▸ What the exercise asks
Pick out each line in these entries that contains the string "follow".

▸ Recorded information

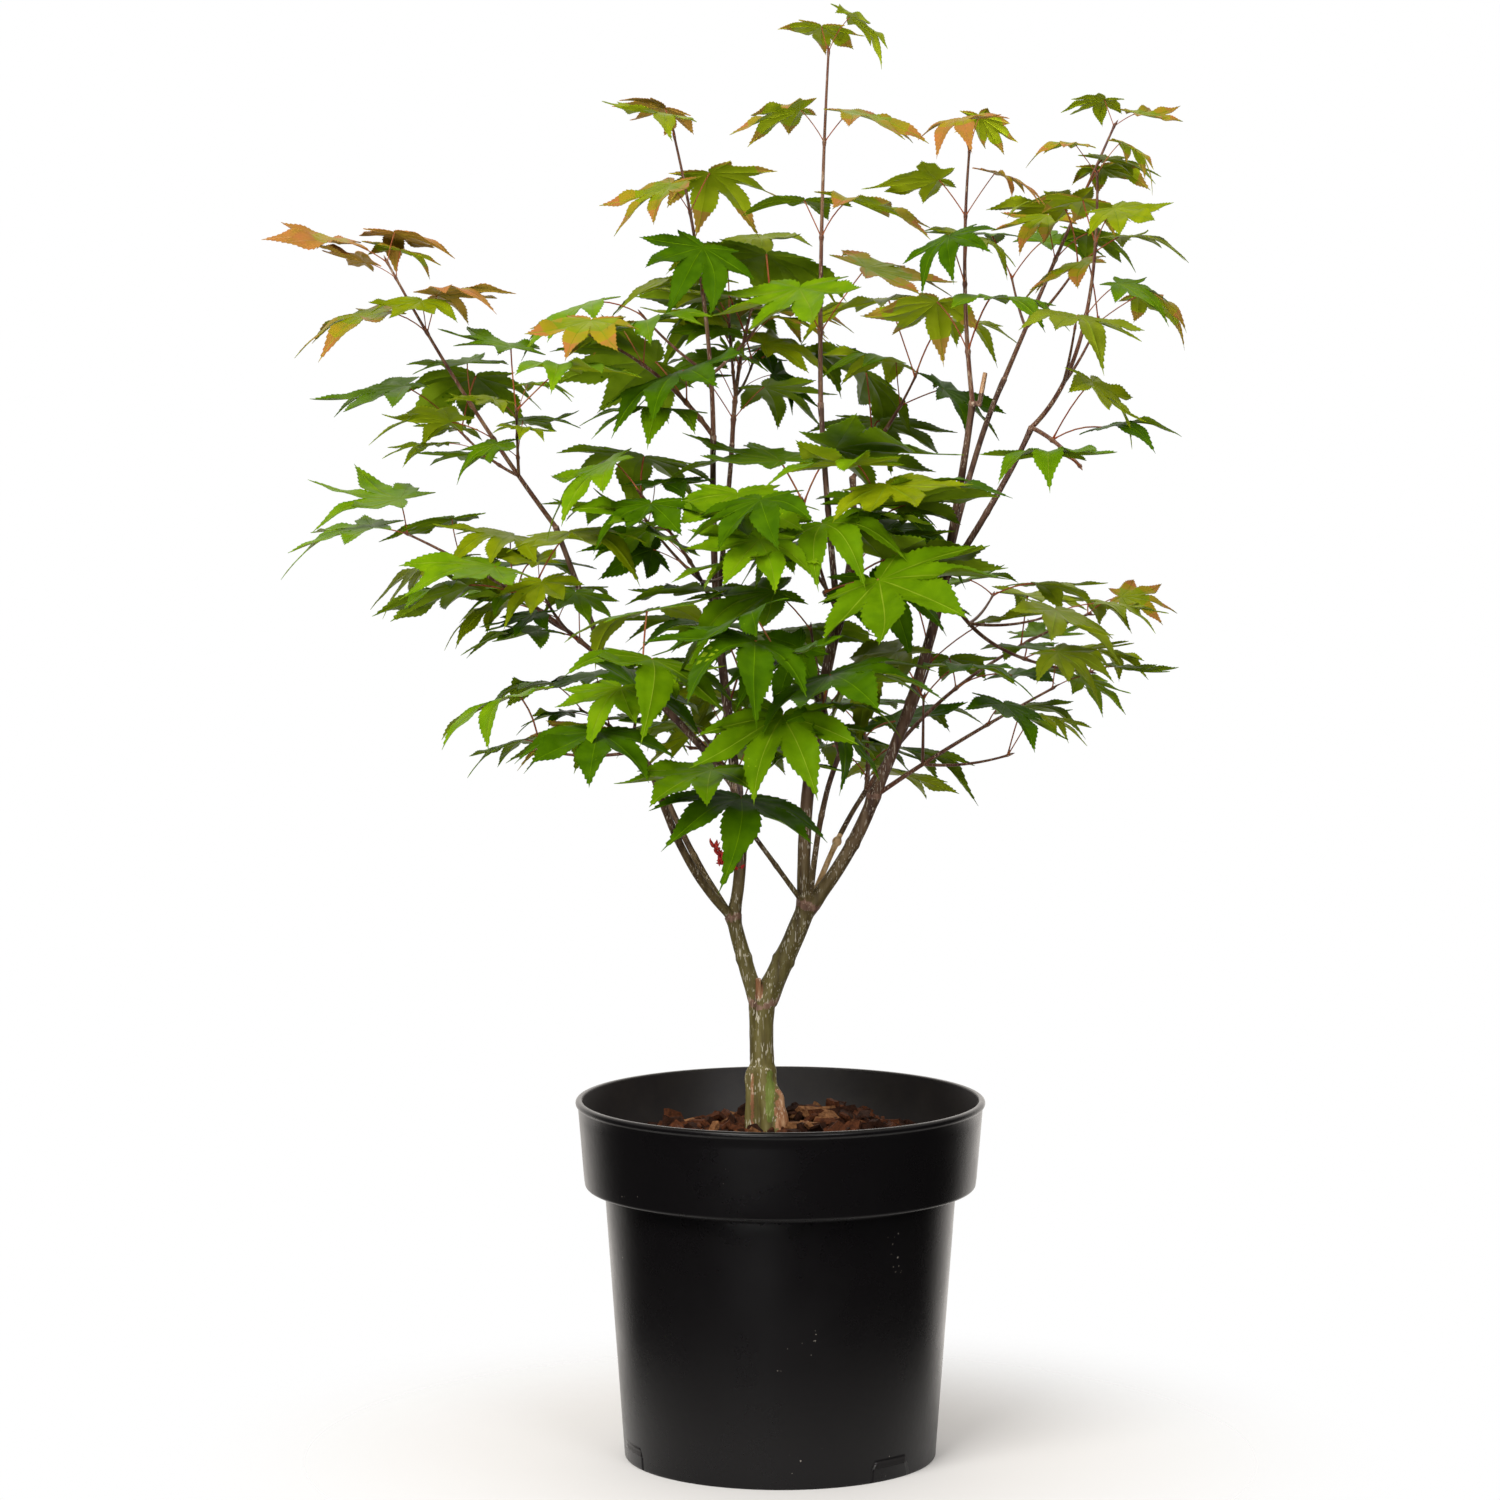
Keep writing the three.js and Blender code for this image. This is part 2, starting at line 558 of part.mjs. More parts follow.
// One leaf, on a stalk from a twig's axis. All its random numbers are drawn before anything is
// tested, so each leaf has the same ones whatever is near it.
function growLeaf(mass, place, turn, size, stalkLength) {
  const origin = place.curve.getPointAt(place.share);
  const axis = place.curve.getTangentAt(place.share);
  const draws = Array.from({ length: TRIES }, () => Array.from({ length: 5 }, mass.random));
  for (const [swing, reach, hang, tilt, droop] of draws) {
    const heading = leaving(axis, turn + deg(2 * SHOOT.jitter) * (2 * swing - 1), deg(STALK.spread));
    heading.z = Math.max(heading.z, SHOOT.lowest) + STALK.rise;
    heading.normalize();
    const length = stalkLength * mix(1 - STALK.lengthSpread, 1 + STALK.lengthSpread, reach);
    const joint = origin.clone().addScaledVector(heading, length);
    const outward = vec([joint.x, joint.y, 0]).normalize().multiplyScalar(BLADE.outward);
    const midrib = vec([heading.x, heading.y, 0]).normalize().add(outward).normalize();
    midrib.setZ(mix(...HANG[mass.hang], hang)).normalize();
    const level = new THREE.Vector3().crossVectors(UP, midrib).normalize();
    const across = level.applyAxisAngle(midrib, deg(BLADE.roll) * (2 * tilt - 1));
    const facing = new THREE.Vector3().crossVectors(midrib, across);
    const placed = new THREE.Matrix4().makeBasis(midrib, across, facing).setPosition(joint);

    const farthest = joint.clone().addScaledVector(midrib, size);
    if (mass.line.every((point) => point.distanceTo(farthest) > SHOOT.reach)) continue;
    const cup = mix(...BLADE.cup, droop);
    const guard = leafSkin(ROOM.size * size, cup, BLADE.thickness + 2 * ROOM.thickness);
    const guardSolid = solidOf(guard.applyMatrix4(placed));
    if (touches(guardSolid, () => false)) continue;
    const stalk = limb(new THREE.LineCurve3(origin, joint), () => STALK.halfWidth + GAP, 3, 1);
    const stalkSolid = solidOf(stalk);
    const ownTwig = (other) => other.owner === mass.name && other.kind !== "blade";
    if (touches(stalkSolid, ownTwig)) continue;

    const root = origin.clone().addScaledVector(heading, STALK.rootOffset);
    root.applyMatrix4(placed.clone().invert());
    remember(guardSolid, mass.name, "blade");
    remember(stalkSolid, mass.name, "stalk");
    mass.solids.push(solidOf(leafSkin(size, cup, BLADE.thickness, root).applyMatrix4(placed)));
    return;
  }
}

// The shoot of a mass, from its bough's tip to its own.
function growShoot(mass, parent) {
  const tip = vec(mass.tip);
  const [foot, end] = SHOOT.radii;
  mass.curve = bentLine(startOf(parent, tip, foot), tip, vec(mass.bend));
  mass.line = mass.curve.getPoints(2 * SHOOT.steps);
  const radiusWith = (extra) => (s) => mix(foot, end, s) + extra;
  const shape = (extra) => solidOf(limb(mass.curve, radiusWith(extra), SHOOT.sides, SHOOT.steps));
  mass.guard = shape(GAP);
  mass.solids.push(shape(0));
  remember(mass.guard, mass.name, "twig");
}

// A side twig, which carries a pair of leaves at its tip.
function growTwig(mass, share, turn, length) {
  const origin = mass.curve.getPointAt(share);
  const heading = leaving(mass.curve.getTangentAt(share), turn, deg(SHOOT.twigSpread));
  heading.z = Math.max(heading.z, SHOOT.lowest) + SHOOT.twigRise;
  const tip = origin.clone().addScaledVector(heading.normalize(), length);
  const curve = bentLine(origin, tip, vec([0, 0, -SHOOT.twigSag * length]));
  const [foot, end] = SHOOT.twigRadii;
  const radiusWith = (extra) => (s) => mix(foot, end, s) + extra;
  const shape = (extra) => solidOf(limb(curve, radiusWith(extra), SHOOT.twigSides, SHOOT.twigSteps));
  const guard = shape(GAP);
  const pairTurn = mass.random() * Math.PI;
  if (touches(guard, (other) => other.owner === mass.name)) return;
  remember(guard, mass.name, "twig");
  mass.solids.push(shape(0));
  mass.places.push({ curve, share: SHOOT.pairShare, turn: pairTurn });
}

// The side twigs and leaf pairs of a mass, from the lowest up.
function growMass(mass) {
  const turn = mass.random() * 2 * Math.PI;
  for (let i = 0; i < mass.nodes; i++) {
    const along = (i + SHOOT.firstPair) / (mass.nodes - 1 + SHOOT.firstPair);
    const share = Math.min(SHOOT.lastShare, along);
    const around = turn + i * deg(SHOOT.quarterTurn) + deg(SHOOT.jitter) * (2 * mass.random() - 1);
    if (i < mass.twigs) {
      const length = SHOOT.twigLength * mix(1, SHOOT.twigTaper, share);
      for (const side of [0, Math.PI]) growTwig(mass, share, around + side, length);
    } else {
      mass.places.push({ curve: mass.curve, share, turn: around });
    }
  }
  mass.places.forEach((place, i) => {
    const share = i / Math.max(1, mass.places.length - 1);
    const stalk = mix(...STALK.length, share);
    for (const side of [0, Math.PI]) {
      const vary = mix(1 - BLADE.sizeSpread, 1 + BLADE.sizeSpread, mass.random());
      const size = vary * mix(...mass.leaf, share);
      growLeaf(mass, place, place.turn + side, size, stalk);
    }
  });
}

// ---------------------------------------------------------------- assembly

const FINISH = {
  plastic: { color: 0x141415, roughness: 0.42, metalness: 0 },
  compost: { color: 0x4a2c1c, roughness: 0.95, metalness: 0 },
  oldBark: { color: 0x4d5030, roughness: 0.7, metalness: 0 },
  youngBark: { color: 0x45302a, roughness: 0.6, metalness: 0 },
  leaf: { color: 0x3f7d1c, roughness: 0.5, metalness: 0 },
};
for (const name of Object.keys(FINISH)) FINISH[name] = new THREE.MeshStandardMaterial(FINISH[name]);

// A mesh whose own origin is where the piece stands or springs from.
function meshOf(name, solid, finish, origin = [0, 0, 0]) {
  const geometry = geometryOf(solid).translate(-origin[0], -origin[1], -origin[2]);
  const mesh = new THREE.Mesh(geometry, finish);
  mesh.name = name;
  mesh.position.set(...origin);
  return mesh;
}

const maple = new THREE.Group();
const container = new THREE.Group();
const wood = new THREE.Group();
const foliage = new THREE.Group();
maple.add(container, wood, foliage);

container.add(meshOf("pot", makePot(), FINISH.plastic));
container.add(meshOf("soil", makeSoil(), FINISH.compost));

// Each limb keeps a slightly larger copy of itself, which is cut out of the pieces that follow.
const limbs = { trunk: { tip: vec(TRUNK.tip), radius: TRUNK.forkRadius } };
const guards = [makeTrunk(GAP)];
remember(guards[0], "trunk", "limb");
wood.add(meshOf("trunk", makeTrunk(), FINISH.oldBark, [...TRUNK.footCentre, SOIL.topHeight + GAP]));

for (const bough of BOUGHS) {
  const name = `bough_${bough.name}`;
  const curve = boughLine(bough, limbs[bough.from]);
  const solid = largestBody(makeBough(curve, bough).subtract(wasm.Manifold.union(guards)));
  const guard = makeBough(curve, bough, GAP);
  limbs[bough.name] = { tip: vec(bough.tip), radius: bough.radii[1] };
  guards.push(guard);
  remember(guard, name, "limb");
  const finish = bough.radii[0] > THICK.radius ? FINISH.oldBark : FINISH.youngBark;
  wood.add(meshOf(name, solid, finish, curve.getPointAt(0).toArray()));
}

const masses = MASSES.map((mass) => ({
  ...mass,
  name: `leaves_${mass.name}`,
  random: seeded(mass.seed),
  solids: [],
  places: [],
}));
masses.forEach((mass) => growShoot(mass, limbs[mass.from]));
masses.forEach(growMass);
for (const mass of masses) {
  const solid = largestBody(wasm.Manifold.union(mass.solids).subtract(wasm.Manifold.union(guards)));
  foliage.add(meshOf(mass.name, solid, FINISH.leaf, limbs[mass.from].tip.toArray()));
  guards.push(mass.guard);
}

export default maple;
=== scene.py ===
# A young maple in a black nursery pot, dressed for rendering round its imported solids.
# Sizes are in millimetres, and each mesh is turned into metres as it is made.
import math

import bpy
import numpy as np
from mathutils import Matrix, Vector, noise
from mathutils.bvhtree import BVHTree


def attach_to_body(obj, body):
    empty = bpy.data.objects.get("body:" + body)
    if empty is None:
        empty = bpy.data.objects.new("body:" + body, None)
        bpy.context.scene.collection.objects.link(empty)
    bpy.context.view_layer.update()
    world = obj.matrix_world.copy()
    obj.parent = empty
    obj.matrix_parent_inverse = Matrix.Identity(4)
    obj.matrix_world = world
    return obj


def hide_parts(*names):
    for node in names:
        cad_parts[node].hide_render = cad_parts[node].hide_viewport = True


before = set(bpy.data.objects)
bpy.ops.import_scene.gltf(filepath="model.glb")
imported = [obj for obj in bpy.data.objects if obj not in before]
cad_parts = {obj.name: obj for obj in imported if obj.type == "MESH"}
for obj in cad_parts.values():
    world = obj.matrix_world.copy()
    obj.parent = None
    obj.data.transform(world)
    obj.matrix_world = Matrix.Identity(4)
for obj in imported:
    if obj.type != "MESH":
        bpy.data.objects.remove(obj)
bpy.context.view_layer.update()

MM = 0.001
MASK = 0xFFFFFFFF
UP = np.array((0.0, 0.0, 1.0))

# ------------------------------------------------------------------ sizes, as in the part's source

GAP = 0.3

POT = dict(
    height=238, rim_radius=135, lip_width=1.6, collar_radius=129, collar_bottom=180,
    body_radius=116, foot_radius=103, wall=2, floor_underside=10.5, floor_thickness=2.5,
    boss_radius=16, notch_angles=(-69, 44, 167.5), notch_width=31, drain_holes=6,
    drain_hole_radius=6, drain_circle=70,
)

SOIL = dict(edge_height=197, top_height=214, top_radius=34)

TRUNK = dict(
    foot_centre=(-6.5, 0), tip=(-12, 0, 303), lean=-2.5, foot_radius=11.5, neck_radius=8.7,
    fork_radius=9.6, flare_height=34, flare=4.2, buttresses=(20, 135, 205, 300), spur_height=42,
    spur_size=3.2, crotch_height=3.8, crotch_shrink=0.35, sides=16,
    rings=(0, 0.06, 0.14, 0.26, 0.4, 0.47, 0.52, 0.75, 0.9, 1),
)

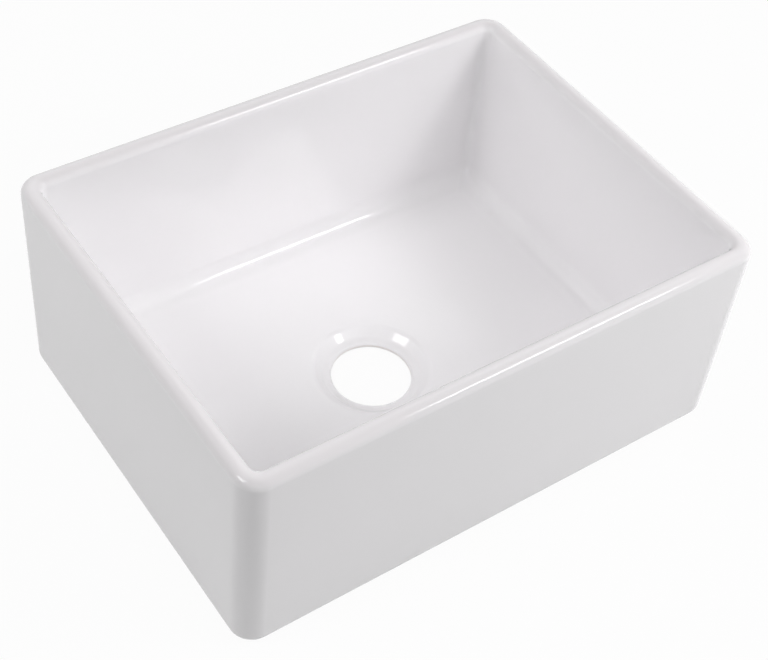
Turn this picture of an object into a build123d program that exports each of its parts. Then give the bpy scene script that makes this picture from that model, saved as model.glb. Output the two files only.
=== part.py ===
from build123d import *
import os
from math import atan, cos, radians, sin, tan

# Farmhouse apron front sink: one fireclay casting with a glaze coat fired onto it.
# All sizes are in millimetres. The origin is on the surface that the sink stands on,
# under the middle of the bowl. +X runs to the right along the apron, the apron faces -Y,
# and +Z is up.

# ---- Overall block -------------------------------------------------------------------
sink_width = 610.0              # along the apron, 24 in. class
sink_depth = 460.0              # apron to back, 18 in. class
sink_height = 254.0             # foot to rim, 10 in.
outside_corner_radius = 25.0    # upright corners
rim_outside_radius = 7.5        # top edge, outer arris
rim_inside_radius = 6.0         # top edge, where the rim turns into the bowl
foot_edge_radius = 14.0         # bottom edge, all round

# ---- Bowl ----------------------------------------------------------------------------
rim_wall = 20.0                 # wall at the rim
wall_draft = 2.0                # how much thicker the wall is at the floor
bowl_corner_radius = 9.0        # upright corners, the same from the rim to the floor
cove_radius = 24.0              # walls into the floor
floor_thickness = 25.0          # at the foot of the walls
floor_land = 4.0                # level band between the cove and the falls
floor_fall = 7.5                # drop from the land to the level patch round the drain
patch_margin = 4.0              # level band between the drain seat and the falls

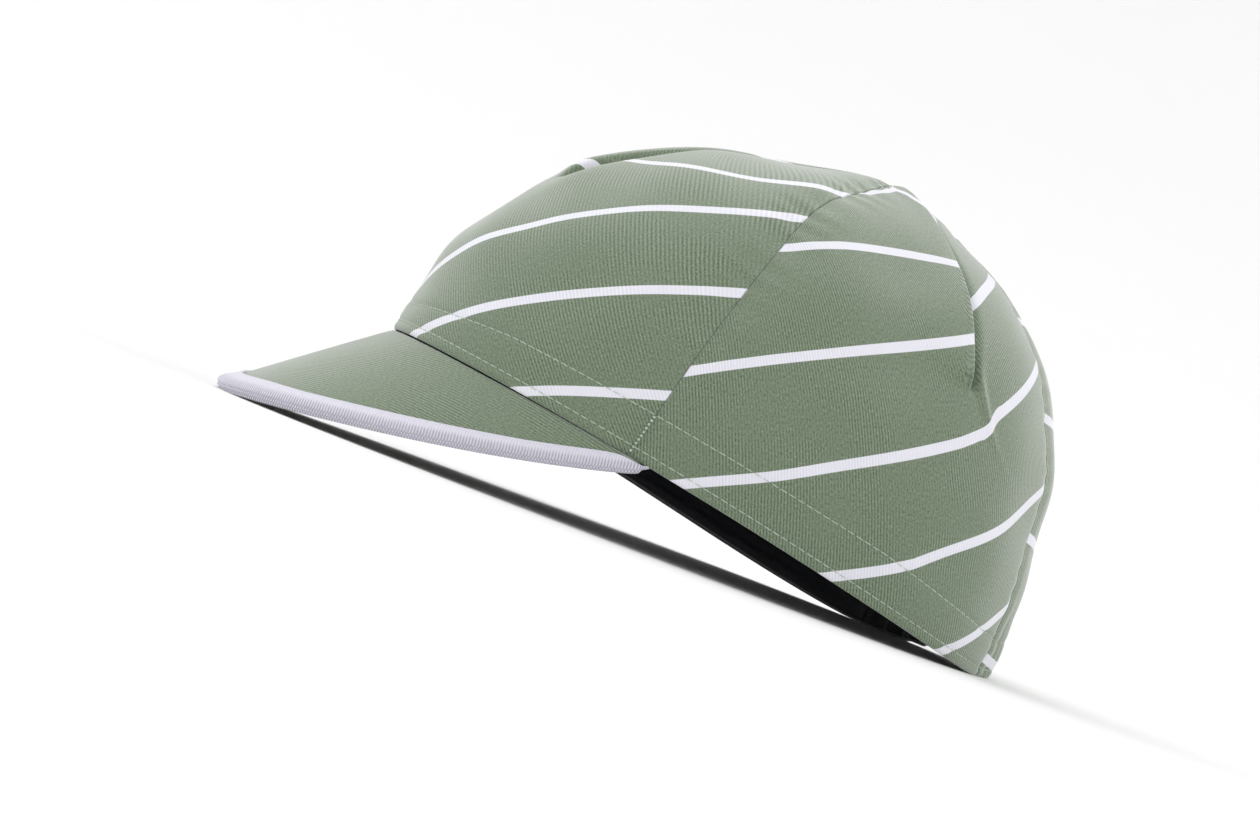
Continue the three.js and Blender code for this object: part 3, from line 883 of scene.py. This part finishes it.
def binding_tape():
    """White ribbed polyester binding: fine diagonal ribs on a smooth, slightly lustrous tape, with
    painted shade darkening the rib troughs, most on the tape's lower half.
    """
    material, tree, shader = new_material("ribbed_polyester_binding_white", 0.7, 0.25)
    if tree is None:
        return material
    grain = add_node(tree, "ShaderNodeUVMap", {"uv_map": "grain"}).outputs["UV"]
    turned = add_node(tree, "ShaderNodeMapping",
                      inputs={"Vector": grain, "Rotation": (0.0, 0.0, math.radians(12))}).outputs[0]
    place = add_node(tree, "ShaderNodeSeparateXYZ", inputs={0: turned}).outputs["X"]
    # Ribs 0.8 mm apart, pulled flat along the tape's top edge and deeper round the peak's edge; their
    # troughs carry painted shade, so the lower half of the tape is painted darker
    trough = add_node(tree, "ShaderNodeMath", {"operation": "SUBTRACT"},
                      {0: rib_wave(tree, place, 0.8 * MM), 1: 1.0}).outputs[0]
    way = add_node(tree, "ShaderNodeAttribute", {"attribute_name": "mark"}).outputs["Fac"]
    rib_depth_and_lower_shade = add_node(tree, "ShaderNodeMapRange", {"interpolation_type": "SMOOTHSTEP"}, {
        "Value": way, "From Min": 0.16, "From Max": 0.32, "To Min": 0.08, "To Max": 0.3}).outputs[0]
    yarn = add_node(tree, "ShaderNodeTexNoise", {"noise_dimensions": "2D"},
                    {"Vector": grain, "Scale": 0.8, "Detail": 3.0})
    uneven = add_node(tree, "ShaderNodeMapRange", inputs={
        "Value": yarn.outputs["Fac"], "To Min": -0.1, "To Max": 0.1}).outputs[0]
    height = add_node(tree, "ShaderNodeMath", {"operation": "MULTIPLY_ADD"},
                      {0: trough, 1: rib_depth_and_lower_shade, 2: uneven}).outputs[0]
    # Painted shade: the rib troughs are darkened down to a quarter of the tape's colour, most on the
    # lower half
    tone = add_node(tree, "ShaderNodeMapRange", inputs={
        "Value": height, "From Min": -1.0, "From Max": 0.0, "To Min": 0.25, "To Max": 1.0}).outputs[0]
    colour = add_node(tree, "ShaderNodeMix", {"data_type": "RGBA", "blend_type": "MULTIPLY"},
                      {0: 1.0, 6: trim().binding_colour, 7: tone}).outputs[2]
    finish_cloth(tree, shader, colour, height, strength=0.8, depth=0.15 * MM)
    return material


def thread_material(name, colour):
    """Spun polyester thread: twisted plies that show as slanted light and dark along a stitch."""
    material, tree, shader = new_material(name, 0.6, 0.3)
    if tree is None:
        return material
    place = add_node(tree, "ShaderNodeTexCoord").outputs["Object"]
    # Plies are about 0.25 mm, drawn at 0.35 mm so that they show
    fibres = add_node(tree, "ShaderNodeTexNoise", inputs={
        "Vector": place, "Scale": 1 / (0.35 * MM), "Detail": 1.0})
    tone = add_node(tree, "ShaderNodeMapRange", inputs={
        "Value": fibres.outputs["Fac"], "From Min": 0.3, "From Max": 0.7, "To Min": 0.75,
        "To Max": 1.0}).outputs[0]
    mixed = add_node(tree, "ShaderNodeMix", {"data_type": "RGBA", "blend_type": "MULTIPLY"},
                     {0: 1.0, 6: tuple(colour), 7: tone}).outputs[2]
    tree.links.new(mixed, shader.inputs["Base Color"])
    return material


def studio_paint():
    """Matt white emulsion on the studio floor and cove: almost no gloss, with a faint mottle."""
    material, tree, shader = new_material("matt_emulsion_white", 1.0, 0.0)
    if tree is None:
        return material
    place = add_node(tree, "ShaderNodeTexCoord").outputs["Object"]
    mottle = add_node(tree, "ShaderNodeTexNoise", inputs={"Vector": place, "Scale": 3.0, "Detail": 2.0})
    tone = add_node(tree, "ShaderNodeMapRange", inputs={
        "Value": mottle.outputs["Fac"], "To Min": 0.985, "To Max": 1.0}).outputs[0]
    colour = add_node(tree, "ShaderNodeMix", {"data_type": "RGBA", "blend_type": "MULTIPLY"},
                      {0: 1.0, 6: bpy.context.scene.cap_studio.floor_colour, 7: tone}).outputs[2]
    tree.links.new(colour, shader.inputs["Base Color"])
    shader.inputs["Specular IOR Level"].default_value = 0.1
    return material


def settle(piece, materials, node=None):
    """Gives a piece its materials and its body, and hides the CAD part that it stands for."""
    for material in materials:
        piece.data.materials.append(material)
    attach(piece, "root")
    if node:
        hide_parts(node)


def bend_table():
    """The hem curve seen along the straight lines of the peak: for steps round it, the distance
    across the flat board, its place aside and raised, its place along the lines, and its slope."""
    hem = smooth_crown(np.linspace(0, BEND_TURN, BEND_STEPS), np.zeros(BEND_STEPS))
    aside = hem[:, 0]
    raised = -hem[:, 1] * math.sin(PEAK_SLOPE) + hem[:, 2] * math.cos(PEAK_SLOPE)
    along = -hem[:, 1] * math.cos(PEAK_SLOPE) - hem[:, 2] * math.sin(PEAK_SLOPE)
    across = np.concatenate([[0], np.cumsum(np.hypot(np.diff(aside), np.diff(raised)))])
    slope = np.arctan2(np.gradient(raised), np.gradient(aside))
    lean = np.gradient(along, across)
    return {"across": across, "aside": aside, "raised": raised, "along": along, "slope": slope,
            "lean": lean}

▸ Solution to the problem
Keep writing the three.js and Blender code for this image. This is part 2, starting at line 558 of part.mjs. More parts follow.
// Each limb keeps a slightly larger copy of itself, which is cut out of the pieces that follow.